A: It can be hard to choose only one professor since I learned many lessons from many professors while at ASU. I would choose Steven Peterson, who taught the whole person health course. I learned a lot from his course. I enjoyed listening to his lectures and life advice that still resonate with me. He taught us, and repeated that several times, about the importance of taking care of ourselves as humans and not forgetting to have time of enjoyment for ourselves because we need that.
Q: What’s the best piece of advice you’d give to those still in school?

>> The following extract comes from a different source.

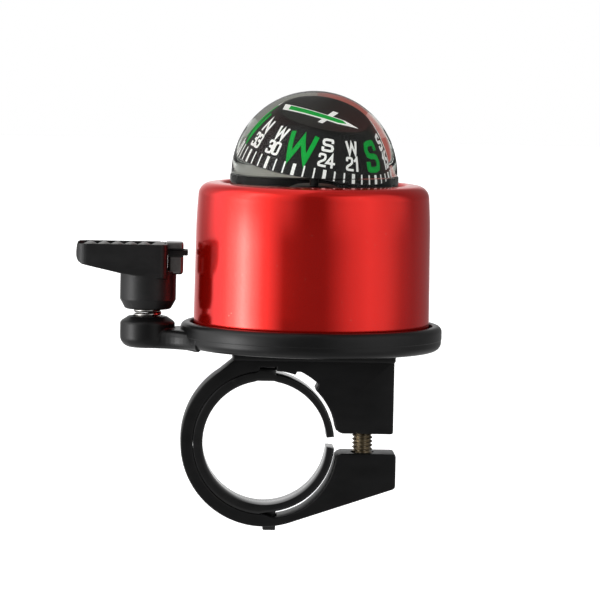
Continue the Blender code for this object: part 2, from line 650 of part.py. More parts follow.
black_plastic = make_material("black_plastic", (0.012, 0.012, 0.013), 0.42)
base_plastic = make_material("base_plastic", (0.014, 0.014, 0.015), 0.38)
liner_plastic = make_material("liner_plastic", (0.02, 0.02, 0.02), 0.5)
anodised_red = make_material("anodised_red", (0.55, 0.01, 0.006), 0.22, 1.0)
clear_acrylic = make_material("clear_acrylic", (0.9, 0.95, 0.93), 0.03, 0.0, 0.25)
capsule_black = make_material("capsule_black", (0.01, 0.01, 0.01), 0.3)
card_black = make_material("card_black", (0.02, 0.02, 0.022), 0.5)
soft_rubber = make_material("soft_rubber", (0.03, 0.03, 0.03), 0.8)
foam_pad = make_material("foam_pad", (0.6, 0.6, 0.58), 0.9)
spring_steel = make_material("spring_steel", (0.6, 0.6, 0.6), 0.25, 1.0)
zinc_steel = make_material("zinc_steel", (0.5, 0.5, 0.5), 0.35, 1.0)
dark_steel = make_material("dark_steel", (0.22, 0.17, 0.1), 0.4, 1.0)
magnet_grey = make_material("magnet_grey", (0.1, 0.1, 0.1), 0.6, 0.3)
jewel_red = make_material("jewel_red", (0.5, 0.02, 0.08), 0.1)

NECK = (BOSS_X, 0, NECK_Z)

build_bracket(black_plastic)
build_liner(liner_plastic)
build_clamp_screw(dark_steel, zinc_steel, zinc_steel)
build_base_plate(base_plastic)
build_spring(spring_steel, NECK)
lever = build_lever(black_plastic, NECK)
hammer = build_hammer(zinc_steel, NECK)
hang_on("striker_neck", NECK, [lever, hammer, build_hammer_pin(dark_steel, NECK)])
build_cup(anodised_red)
build_cup_fixing(zinc_steel, soft_rubber)
build_capsule(capsule_black, clear_acrylic, soft_rubber, foam_pad, zinc_steel)
build_card(card_black, magnet_grey, jewel_red)
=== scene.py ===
"""Looks of the bicycle bell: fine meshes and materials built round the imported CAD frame.

Lengths in this script are millimetres, turned into metres when a mesh is made. Places and main sizes come
from the CAD nodes' boxes; the small details of each piece are the named values in its own section.
"""

import json
import math

import bmesh
import bpy
from mathutils import Matrix, Vector


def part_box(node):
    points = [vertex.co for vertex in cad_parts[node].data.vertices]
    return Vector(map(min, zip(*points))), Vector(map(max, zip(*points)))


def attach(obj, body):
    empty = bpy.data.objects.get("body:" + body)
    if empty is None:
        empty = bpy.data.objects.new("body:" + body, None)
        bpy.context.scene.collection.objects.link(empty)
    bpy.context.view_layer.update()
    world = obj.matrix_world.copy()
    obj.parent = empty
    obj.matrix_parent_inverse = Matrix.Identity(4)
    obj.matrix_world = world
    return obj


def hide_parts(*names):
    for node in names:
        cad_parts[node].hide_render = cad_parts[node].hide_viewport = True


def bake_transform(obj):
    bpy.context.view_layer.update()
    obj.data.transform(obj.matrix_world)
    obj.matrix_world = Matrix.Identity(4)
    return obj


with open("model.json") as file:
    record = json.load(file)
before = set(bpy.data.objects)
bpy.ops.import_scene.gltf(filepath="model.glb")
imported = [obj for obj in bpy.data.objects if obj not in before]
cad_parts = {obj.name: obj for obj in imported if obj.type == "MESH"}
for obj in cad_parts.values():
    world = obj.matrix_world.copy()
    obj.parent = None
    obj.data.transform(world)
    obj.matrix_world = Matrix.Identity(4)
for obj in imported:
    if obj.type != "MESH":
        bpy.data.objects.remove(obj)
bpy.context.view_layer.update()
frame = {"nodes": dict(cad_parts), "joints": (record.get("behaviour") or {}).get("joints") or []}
MM = 0.001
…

A: Enjoy your time as much as possible while at ASU. I learned that the real joy is in the journey, not the destination. Try to get involved on campus and make the most of your college experience. Many different events and meetings are offered by ASU on a weekly basis. Prioritize your tasks. School work and studying in advance for exams is still important. I suggest that the day before the exam should be for review and making sure you are ready for it. Do not forget to rest and get enough sleep. Make sure to manage your time wisely. Time management is essential in college.
Q: What was your favorite spot on campus, whether for studying, meeting friends or just thinking about life?
A: The Tempe campus is beautiful! On long breaks, I usually go to the Noble Library to study, review for exams, or do homework. My favorite place to study was the silent study room. I also like the view of the area outside the Student Pavilion building at night with the string lights that connect the palm trees. I also like the view of the Old Main building and the fountain in front of it.
Q: What are your plans after graduation?
A: After graduation, I would like to gain work experience from chemistry-related jobs before thinking about pursuing a master's degree.
Q: If someone gave you $40 million to solve one problem on our planet, what would you tackle?
A: If someone gave me $40 million to solve one problem, I would tackle life-threatening illnesses or the pollution of air, water and land that affect the human health and environment, or I would financially support students who cannot afford college tuition and have financial problems.